Pioneer’s BOE growth already much faster than BO growth, just in Permian, how could they keep the GOR down. They could only say “we are not producing less oil, just a lot more gas”
What is not discussed is handling of NG and NGL. I see that NG has increased a lot in 2018. If there are pipeline limitations for oil, I would expect there will be a bigger limitation for NG and NGL handling. Growth by flaring NG and NGL is never a good option and I am not sure whether Texas RRC is imposing flaring rules.
Permian gas production has increased by some 2.6 BCF/day in 2018 alone. Since there are pipeline limitation for oil, it is safe to assume that there is pipeline limitation for NG and NGL.
Pioneer in their q4 press release had BOPD of 194k for q4. For 2019, they are projecting an average of between 203k and 213k BOPD. That’s growth of a maybe 15k bpd from q4 of this year. Not exactly a big amount. A lot more growth in BOEPD than BOPD.
Declines are definitely accelerating. I calculated for ten months, 2017 wells declined at 52.8%. That means by December, the one year decline rate is likely a little bit above 60%. 2016 wells had a first year decline rate of 54.5% and 2015 wells, a first year decline of 52.7%.

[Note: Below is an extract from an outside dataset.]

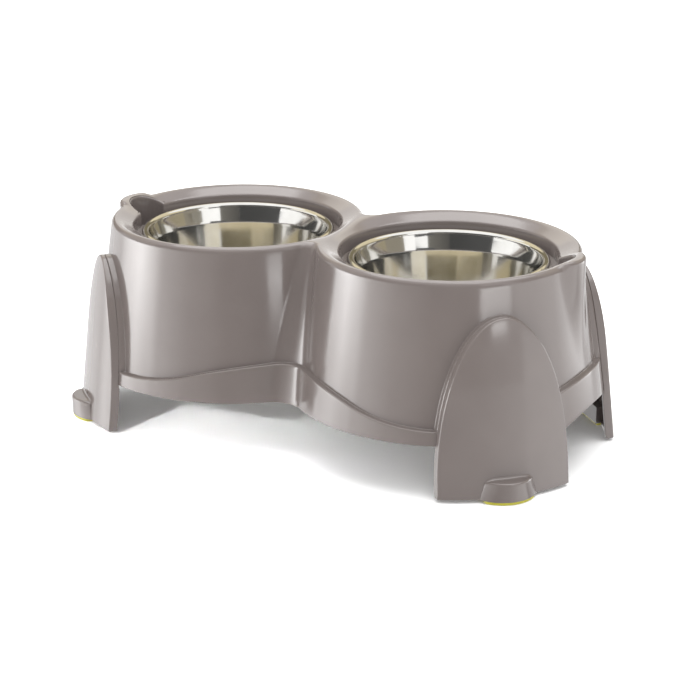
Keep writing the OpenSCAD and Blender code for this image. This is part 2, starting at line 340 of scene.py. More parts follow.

Assuming 2018 wells come in December at around 1,800k bpd, with a 63% decline rate, that suggests decline just from this year’s wells of about 1,135k bpd. As just a wild ass guess, in 2019 if they drill 4400 wells (pretty close to what this year will likely end up at based on 3660 so far this year) and average around 480k bpd (likely a small boost from around 460k bpd this year) that adds 2,110k bpd in 2019 before any decline. Taking away the estimate of 1,135 for 2018 decline, the Permian increases by 975k bpd before all the legacy decline from 2017 wells and prior. As a pure wild ass guess of 350k decline on that base of about 1,200k bpd or so, that would mean an increase in the Permian of about 625k bpd for the year.